Ekmek Ve Yemek İsrafında Şampiyonuz! Artık Bedava Yemek Kültürü Bitmeli!
Yukarıda çok yemek ve ekmek tüketiminin bir de israf boyutu var. Güya toplum olarak ekmeğe çok değer verdiğimiz halde, ekmeği çok kutsal gördüğümüz halde, yine en çok ekmek ve yemek israfı yine bizim toplumumuzda yapılıyor. Her gün ülkemizde binlerce ekmek ve tonlarca yemek çöpe dökülüyor. Çünkü her zaman yiyebileceğimizden daha fazla ekmek alıyor, yiyebileceğimizden daha fazla yemek üretiyor, yiyebileceğimizden daha fazla ekmek satın alıyoruz. Bir diğer nokta ise, bizim kültürümüzde iş yerlerinde yemek ücretsizdir. Yemek ücretsiz olduğu için, insanlar olarak, genellikle yiyebileceklerinden daha fazlasını alırlar. Yiyemediklerinin fazlasını ise çöpe dökerler. Vicdanlarını rahatlatmak isteyen insanlar ise, aldıklarının hepsini tüketmeye çalışırken, aldıkları fazla kaloriden dolayı kilo alırlar. İster istemez bizdeki bu durumu Avrupalılar ile karşılaştıracağım. Avrupa'daki şirketlerde veya iş yerlerinde bedava yemek diye bir şey yoktur. Herkes indirimli olarak, bir firmanın işlettiği kafeteryada satılan yemekleri veya yiyecekleri kendi ceplerinden cüz-i bir miktar vererek satın almak zorundadırlar. Yada isteyen kişiler iş yerinde yemek için kendi evlerinden sandviç veya yemek getirirler.

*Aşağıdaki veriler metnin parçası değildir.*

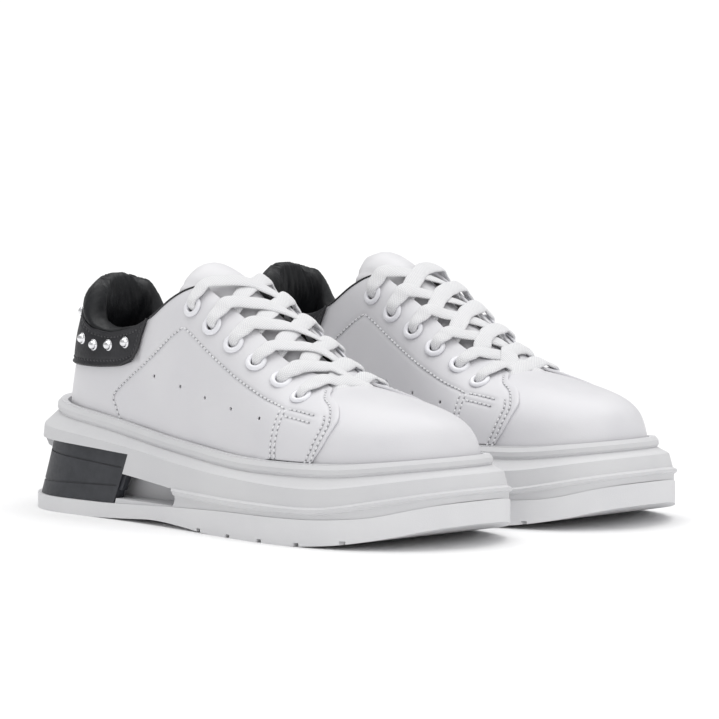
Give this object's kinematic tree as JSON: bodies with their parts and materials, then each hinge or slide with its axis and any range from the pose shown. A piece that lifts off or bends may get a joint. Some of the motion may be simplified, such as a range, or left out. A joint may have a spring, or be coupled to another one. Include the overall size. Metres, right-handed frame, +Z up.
{
  "type": "cheer shoes",
  "caption": "Pair of low lace-up cheer shoes with a thick platform sole, padded collar, studded heel band, padded tongue and flat laces.",
  "frame": {"origin": "centre of the pair's footprint on the ground, at the bottom of its bounding box", "axes": "+X from heels to toes, +Y towards the wearer's left, +Z up"},
  "size_m": [0.2853, 0.2294, 0.1218],
  "materials": {
    "outsole_rubber": "matte white rubber",
    "midsole_foam": "matte white moulded foam skin",
    "clip_plastic": "matte black",
    "board": "pressed fibre",
    "insole_cloth": "black textile over foam",
    "shank_steel": "bare steel",
    "white_leather": "smooth white",
    "backer": "woven reinforcement",
    "lining_cloth": "black textile",
    "stiffener": "thermoplastic sheet",
    "black_leather": "charcoal grained",
    "black_lining": "black, padded and wrinkled",
    "tongue_leather": "smooth white, padded",
    "eyelet_plastic": "glossy white",
    "stud_metal": "polished",
    "lace_weave": "flat woven white"
  },
  "bodies": {
    "right_shoe": {"right_outsole": "outsole_rubber", "right_midsole": "midsole_foam", "right_heel_clip": "clip_plastic", "right_insole_board": "board", "right_shank": "shank_steel", "right_quarter_lateral": "white_leather", "right_quarter_medial": "white_leather", "right_eyestay_backer_lateral": "backer", "right_eyestay_backer_medial": "backer", "right_quarter_lining_lateral": "lining_cloth", "right_quarter_lining_medial": "lining_cloth", "right_vamp": "white_leather", "right_vamp_lining": "lining_cloth", "right_toe_puff": "stiffener", "right_heel_tab": "black_leather", "right_heel_counter": "stiffener", "right_collar_lining": "black_lining", "right_eyelets": "eyelet_plastic", "right_studs": "stud_metal", "right_laces": "lace_weave"},
    "left_shoe": {"left_outsole": "outsole_rubber", "left_midsole": "midsole_foam", "left_heel_clip": "clip_plastic", "left_insole_board": "board", "left_shank": "shank_steel", "left_quarter_lateral": "white_leather", "left_quarter_medial": "white_leather", "left_eyestay_backer_lateral": "backer", "left_eyestay_backer_medial": "backer", "left_quarter_lining_lateral": "lining_cloth", "left_quarter_lining_medial": "lining_cloth", "left_vamp": "white_leather", "left_vamp_lining": "lining_cloth", "left_toe_puff": "stiffener", "left_heel_tab": "black_leather", "left_heel_counter": "stiffener", "left_collar_lining": "black_lining", "left_eyelets": "eyelet_plastic", "left_studs": "stud_metal", "left_laces": "lace_weave"},
    "right_tongue_flap": {"right_tongue": "tongue_leather"},
    "right_insole_liner": {"right_insole": "insole_cloth"},
    "left_tongue_flap": {"left_tongue": "tongue_leather"},
    "left_insole_liner": {"left_insole": "insole_cloth"}
  },
  "joints": [
    {"name": "left_shoe_lift", "type": "slide", "parent": "right_shoe", "child": "left_shoe", "axis": [0, 0, 1], "range_m": [0, 0.15]},
    {"name": "right_tongue_pivot", "type": "hinge", "parent": "right_shoe", "child": "right_tongue_flap", "pos_m": [0.06349, -0.05861, 0.064], "axis": [0.0175, 0.9998, 0], "range_deg": [-10, 0], "stiffness_Nm_per_rad": 0.4},
    {"name": "right_insole_lift", "type": "hinge", "parent": "right_shoe", "child": "right_insole_liner", "pos_m": [0.11548, -0.05952, 0.038], "axis": [0.0175, 0.9998, 0], "range_deg": [0, 3]},
    {"name": "left_tongue_pivot", "type": "hinge", "parent": "left_shoe", "child": "left_tongue_flap", "pos_m": [0.06349, 0.05861, 0.064], "axis": [-0.0175, 0.9998, 0], "range_deg": [-10, 0], "stiffness_Nm_per_rad": 0.4},
    {"name": "left_insole_lift", "type": "hinge", "parent": "left_shoe", "child": "left_insole_liner", "pos_m": [0.11548, 0.05952, 0.038], "axis": [-0.0175, 0.9998, 0], "range_deg": [0, 3]}
  ]
}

Kafeteryada yiyenler, yiyecekleri kendi ceplerinden para harcayarak satın aldıkları için, yemeyeceği yemeği satın almazlar. Dolayısıyla, Avrupa'da bize göre daha az yemek ve ekmek israfı yapıyorlar. Avrupa'da insanlar zaten yemek yemeğe bizim kadar önem vermiyorlar. Çoğu zaman yemek olayını sağlıklı bir şekilde geçiştiriyorlar. Ancak haftada bir kaç defa aileleri ve arkadaşları ile dışarıya çıkıp, güzel restoranlarda buluşup, toplanıp yemek yiyorlar. İnsanlar yemekten ziyade gezmeye tozmaya, bilime, kültüre, sanatsal faaliyetlere para harcayıp kafa yoruyorlar. Biz ise karnımızı güzelce doyurduktan hemen sonra, bir sonraki öğünde ne yiyeceğimizi düşünüyoruz.